GIVEN EXERCISE »
Retype precisely the section of the data that starts at the line containing "bpy.data.objects.remove(obj)" and runs to its final line, ends included.

━━━━━ COLLECTED DATA

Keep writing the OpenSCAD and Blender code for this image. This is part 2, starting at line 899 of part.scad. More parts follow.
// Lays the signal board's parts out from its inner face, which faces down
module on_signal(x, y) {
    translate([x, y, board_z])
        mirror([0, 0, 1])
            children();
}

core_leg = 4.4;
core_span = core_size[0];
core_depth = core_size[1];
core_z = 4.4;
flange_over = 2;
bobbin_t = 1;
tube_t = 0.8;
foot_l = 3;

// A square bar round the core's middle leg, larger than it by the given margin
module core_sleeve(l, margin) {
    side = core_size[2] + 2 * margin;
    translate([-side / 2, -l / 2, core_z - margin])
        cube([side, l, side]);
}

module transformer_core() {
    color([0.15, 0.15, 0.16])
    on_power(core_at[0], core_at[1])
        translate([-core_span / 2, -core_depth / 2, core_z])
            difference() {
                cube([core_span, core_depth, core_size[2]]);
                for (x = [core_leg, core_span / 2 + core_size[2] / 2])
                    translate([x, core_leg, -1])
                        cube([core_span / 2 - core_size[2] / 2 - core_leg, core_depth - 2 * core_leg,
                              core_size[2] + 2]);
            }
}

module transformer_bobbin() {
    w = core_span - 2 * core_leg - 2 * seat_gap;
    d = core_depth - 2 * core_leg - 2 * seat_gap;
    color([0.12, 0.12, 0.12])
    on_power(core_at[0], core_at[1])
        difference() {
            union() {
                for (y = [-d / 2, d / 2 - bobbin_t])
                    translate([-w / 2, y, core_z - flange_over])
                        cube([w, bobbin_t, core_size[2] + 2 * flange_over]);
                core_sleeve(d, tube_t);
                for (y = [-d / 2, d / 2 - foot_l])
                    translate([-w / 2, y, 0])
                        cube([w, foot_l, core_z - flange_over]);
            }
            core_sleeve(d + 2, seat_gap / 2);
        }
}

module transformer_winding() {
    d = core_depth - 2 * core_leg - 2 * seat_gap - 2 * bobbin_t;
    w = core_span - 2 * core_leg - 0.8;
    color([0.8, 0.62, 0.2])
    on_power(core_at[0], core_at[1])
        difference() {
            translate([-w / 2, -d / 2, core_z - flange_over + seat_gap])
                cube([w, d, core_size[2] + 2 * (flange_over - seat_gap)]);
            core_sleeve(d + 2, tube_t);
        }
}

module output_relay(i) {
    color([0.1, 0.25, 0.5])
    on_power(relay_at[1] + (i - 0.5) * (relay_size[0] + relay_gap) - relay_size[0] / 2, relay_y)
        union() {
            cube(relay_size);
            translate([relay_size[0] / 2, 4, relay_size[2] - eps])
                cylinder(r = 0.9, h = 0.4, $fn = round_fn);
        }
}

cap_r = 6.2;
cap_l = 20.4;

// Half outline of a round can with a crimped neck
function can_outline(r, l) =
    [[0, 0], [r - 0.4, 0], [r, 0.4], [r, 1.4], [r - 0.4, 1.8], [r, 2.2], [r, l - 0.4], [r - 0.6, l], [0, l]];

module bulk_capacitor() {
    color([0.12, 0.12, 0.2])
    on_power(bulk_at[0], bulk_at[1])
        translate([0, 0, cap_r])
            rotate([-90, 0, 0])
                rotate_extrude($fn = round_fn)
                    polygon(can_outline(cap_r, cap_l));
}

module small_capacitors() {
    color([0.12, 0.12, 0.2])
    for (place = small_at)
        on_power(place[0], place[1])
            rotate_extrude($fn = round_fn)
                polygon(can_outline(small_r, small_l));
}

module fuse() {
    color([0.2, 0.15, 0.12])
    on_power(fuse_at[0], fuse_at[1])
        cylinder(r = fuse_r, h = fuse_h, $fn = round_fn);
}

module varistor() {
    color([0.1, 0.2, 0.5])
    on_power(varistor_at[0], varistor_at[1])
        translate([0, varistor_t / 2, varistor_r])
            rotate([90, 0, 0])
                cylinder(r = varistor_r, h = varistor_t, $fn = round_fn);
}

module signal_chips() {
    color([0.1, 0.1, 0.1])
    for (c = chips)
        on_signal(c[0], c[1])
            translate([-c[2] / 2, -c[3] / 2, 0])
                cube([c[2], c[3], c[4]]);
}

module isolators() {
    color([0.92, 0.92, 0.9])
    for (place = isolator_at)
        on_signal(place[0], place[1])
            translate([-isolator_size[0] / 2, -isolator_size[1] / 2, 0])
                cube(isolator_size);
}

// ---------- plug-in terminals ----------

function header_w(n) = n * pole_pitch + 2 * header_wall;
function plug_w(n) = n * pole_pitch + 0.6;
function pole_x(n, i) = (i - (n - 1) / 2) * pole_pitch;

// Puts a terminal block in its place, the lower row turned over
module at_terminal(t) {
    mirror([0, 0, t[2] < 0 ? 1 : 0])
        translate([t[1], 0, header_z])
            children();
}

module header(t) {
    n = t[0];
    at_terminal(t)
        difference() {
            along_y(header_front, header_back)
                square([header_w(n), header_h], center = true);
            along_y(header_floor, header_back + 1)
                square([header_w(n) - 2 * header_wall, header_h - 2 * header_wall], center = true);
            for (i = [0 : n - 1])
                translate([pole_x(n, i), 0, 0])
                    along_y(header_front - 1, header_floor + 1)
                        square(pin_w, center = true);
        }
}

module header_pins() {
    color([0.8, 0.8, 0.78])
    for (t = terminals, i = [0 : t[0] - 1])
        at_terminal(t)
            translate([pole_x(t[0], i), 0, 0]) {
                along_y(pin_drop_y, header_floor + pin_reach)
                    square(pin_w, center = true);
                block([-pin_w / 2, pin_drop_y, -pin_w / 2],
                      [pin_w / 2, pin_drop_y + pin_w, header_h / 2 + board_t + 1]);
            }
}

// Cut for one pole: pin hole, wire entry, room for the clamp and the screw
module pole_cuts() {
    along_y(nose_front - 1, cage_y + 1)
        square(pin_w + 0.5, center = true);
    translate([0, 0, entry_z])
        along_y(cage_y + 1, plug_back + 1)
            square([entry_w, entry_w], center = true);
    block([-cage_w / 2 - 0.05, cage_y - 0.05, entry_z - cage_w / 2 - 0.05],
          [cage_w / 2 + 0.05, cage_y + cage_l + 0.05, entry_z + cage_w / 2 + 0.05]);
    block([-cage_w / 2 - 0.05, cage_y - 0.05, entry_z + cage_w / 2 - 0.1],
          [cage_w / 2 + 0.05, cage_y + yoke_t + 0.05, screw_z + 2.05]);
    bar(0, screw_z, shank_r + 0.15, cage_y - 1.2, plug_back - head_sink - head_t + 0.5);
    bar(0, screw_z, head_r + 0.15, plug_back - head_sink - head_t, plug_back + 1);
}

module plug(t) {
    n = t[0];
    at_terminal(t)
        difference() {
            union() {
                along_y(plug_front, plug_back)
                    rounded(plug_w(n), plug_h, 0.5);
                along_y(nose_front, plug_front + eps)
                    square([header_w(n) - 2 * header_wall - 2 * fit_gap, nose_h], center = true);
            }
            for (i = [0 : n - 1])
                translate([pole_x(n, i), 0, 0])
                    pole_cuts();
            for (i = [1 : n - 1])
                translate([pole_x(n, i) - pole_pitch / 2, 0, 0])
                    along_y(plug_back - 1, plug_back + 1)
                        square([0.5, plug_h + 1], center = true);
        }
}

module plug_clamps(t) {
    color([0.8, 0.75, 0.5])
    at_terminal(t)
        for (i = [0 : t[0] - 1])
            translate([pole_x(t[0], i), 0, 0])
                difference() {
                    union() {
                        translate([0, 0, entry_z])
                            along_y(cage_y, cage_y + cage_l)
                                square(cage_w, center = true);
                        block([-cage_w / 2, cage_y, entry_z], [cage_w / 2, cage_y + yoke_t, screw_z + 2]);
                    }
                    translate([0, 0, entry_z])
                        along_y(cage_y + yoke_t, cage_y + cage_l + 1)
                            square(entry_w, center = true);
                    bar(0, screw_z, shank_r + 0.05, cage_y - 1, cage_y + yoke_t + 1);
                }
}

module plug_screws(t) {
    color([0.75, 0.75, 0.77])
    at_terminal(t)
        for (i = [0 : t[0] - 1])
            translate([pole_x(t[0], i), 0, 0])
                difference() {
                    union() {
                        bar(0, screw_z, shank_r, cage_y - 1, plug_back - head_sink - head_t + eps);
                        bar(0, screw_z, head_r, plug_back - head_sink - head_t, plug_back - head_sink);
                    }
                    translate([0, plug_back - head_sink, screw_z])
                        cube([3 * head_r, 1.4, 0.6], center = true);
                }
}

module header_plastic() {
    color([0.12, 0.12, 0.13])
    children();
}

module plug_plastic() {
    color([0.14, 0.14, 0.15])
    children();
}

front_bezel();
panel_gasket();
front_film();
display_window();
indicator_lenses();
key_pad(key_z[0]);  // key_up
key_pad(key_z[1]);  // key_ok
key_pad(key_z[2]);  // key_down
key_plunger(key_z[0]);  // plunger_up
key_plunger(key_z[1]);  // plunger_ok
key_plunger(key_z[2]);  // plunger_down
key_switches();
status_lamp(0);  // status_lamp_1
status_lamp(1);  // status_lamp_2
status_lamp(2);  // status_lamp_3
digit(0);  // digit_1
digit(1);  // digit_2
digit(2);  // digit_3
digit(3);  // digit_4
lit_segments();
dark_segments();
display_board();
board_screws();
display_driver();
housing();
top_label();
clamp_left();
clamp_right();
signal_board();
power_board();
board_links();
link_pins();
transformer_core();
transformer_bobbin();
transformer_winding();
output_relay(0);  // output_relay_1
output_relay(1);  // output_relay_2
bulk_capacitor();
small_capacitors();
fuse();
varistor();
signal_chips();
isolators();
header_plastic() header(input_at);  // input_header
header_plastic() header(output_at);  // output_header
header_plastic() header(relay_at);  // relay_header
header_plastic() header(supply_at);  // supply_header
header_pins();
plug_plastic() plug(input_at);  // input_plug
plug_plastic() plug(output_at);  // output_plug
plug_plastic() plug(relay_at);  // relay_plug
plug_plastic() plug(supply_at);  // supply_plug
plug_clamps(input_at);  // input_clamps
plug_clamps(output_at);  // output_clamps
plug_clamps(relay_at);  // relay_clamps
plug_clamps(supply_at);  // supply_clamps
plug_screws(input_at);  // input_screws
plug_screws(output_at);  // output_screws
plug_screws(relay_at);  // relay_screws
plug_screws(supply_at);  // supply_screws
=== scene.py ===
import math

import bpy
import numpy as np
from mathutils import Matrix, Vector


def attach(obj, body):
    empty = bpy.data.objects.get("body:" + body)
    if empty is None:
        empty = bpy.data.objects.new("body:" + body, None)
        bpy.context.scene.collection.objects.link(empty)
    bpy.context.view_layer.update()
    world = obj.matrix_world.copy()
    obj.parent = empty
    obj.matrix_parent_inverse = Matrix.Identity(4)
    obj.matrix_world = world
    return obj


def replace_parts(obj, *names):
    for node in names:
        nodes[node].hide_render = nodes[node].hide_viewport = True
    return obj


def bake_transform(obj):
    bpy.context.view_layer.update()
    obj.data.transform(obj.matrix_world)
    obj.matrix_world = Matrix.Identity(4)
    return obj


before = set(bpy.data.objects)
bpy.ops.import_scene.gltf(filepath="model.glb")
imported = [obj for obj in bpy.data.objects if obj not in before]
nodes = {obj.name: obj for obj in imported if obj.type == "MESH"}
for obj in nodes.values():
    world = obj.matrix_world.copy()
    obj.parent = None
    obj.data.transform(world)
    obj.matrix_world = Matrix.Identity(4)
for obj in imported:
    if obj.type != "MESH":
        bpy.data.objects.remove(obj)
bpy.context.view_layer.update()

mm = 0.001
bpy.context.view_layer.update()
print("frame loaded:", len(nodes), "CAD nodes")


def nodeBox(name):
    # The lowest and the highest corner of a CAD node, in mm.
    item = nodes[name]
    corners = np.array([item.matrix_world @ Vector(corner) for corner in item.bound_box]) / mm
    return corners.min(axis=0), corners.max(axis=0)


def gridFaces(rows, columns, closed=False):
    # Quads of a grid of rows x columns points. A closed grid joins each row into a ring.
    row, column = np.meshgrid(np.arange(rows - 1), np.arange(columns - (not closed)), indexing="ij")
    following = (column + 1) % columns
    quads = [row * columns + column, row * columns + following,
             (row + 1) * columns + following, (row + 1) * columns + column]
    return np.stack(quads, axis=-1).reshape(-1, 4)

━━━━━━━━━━

EXERCISE RESULT »
        bpy.data.objects.remove(obj)
bpy.context.view_layer.update()

mm = 0.001
bpy.context.view_layer.update()
print("frame loaded:", len(nodes), "CAD nodes")


def nodeBox(name):
    # The lowest and the highest corner of a CAD node, in mm.
    item = nodes[name]
    corners = np.array([item.matrix_world @ Vector(corner) for corner in item.bound_box]) / mm
    return corners.min(axis=0), corners.max(axis=0)


def gridFaces(rows, columns, closed=False):
    # Quads of a grid of rows x columns points. A closed grid joins each row into a ring.
    row, column = np.meshgrid(np.arange(rows - 1), np.arange(columns - (not closed)), indexing="ij")
    following = (column + 1) % columns
    quads = [row * columns + column, row * columns + following,
             (row + 1) * columns + following, (row + 1) * columns + column]
    return np.stack(quads, axis=-1).reshape(-1, 4)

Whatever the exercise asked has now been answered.